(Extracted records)
++++
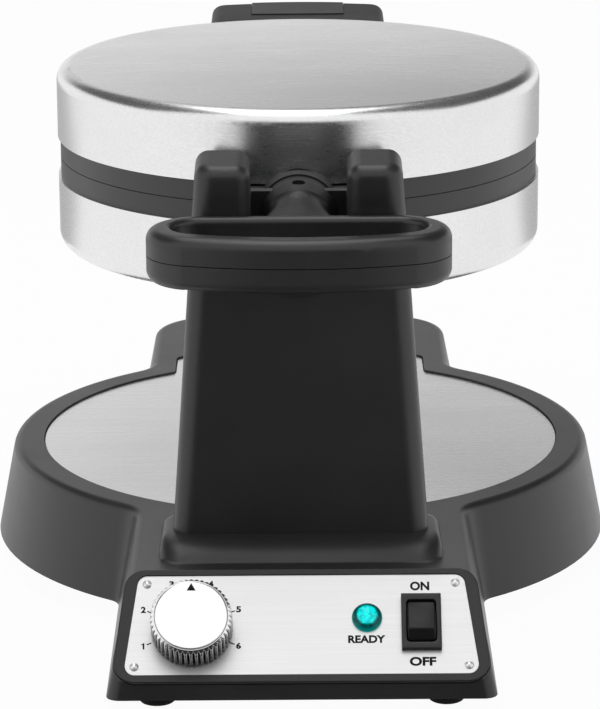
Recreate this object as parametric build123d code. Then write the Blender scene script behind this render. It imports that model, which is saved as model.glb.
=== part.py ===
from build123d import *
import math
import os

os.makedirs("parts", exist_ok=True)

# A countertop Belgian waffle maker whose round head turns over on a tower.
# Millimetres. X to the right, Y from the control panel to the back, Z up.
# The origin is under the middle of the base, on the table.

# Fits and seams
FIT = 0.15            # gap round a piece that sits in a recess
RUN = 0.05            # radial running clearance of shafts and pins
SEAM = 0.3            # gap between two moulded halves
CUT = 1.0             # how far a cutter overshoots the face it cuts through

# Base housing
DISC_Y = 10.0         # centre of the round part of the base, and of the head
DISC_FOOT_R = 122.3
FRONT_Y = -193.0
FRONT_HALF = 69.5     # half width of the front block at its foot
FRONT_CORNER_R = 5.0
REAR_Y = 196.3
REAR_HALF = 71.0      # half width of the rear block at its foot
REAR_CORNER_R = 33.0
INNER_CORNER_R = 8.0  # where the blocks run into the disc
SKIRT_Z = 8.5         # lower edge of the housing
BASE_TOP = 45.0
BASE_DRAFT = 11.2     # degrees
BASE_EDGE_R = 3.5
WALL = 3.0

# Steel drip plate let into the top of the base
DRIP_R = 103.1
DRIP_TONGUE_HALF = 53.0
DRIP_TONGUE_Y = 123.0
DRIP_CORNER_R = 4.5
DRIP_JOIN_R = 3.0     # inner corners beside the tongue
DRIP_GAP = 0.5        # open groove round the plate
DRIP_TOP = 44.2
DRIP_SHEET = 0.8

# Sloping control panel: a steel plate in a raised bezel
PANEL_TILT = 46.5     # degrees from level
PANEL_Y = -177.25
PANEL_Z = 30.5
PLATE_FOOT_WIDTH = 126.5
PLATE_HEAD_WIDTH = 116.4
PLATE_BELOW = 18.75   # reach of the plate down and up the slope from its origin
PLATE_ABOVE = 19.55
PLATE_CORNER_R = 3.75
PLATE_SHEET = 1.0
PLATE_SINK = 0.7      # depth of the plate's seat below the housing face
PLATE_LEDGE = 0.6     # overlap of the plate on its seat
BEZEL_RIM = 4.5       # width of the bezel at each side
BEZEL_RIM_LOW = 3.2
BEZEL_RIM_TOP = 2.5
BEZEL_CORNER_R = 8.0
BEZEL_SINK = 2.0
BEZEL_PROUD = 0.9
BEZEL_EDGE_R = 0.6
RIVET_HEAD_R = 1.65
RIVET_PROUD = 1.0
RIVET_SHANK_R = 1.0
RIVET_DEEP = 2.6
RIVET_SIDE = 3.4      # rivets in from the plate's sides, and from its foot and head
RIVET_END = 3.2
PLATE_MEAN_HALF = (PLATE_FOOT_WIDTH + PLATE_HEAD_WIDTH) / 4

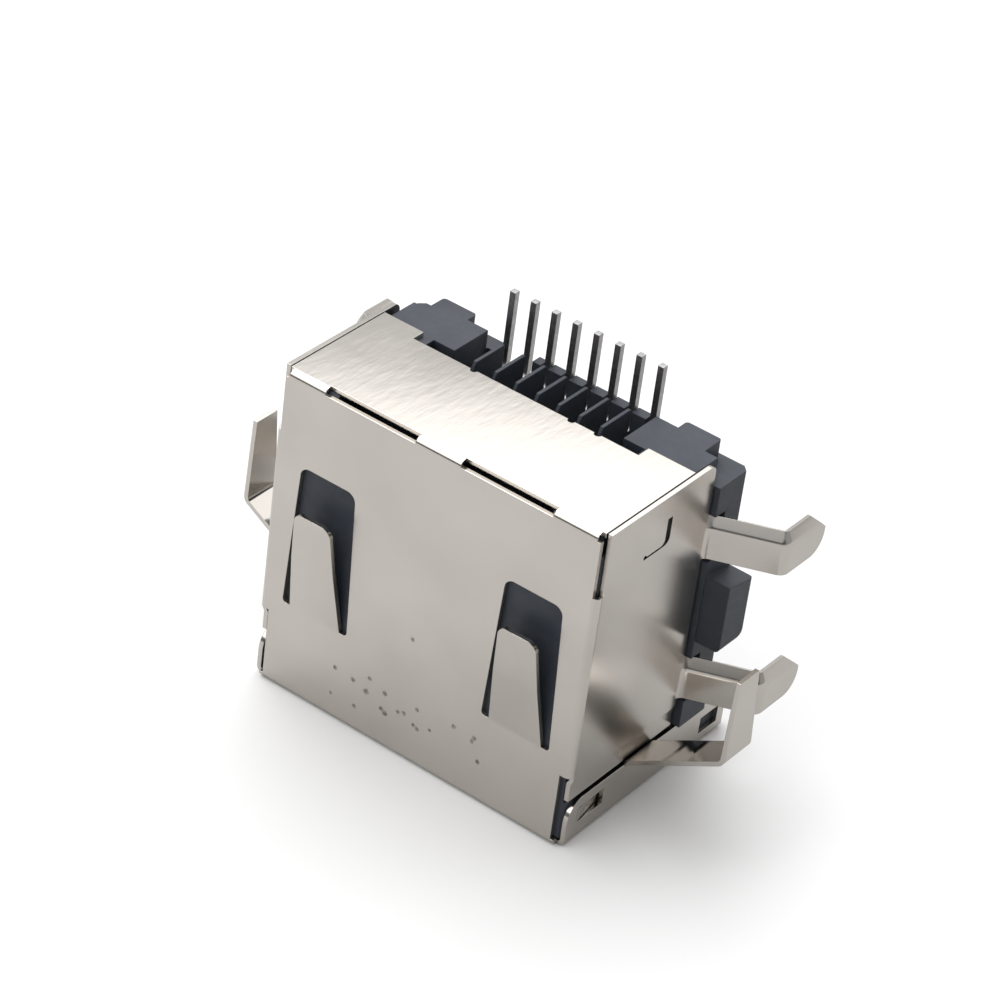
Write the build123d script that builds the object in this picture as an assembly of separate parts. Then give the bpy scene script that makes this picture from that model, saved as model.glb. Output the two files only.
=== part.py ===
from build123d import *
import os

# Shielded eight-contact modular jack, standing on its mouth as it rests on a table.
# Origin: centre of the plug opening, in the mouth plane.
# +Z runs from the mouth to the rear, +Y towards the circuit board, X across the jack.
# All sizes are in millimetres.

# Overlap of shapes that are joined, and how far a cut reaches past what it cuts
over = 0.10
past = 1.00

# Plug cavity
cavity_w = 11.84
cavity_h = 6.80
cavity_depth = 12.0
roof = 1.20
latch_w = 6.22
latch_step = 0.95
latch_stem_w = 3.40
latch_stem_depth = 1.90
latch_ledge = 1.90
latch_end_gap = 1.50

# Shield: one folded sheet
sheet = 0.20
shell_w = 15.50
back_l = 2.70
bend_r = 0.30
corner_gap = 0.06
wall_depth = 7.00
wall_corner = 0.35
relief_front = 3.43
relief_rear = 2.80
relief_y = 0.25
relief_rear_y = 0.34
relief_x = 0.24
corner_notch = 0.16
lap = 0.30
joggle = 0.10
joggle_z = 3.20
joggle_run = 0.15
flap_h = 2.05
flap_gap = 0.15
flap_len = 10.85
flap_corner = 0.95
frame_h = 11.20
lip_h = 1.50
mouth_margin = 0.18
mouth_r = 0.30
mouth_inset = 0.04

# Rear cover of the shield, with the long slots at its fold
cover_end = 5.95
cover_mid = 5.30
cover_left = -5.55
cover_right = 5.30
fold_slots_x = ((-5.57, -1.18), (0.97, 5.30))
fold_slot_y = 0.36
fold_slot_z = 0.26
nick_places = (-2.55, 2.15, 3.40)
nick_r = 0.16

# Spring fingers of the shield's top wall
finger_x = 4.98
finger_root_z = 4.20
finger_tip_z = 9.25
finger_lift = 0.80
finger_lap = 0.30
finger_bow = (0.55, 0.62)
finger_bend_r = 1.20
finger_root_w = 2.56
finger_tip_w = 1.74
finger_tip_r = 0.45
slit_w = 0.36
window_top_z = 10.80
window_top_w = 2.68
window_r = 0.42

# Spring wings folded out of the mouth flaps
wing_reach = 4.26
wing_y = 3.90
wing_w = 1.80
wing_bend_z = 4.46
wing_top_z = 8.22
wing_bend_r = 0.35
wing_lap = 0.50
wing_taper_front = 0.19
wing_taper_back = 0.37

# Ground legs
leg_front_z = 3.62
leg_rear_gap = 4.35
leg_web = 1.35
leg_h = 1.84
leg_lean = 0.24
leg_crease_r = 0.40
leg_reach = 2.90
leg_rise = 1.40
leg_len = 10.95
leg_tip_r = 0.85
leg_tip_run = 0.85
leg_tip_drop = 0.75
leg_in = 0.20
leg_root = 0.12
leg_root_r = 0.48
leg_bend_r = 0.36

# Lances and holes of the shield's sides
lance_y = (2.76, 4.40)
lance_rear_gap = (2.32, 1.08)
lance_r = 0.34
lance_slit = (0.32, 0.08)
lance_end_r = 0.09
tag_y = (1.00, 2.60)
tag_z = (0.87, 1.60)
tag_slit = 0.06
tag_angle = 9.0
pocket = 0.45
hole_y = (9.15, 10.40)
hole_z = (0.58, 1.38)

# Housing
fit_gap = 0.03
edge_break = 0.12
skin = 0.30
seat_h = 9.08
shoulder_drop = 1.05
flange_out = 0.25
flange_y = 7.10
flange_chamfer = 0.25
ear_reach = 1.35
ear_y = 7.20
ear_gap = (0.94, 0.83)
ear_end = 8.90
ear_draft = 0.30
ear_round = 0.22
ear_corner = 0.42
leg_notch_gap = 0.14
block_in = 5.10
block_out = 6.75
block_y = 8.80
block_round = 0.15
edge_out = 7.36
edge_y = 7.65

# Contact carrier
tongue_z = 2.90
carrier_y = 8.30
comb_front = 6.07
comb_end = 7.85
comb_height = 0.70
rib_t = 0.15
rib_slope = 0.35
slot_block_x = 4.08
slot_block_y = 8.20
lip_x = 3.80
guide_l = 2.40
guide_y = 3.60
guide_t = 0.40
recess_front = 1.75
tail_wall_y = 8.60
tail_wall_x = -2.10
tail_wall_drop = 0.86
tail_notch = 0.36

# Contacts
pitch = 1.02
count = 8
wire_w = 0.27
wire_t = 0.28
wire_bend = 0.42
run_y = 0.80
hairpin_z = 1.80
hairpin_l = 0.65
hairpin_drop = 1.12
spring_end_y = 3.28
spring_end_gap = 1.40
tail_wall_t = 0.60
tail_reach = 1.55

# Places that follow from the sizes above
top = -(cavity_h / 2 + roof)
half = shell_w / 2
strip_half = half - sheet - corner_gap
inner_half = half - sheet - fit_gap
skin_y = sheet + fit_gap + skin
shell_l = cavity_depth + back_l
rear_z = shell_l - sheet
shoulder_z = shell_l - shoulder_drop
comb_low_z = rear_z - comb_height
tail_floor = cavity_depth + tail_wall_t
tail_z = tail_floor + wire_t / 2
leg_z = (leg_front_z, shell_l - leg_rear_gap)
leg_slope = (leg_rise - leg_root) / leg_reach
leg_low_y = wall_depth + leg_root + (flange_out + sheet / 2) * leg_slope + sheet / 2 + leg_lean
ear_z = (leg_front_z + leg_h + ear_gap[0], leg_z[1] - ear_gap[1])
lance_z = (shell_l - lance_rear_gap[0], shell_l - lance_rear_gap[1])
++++
(What you have to do) The lines to be given again exactly are those from the one containing "Write the build123d" up to and including the one containing "latch_end_gap = 1.50".

(Result below)
Write the build123d script that builds the object in this picture as an assembly of separate parts. Then give the bpy scene script that makes this picture from that model, saved as model.glb. Output the two files only.
=== part.py ===
from build123d import *
import os

# Shielded eight-contact modular jack, standing on its mouth as it rests on a table.
# Origin: centre of the plug opening, in the mouth plane.
# +Z runs from the mouth to the rear, +Y towards the circuit board, X across the jack.
# All sizes are in millimetres.

# Overlap of shapes that are joined, and how far a cut reaches past what it cuts
over = 0.10
past = 1.00

# Plug cavity
cavity_w = 11.84
cavity_h = 6.80
cavity_depth = 12.0
roof = 1.20
latch_w = 6.22
latch_step = 0.95
latch_stem_w = 3.40
latch_stem_depth = 1.90
latch_ledge = 1.90
latch_end_gap = 1.50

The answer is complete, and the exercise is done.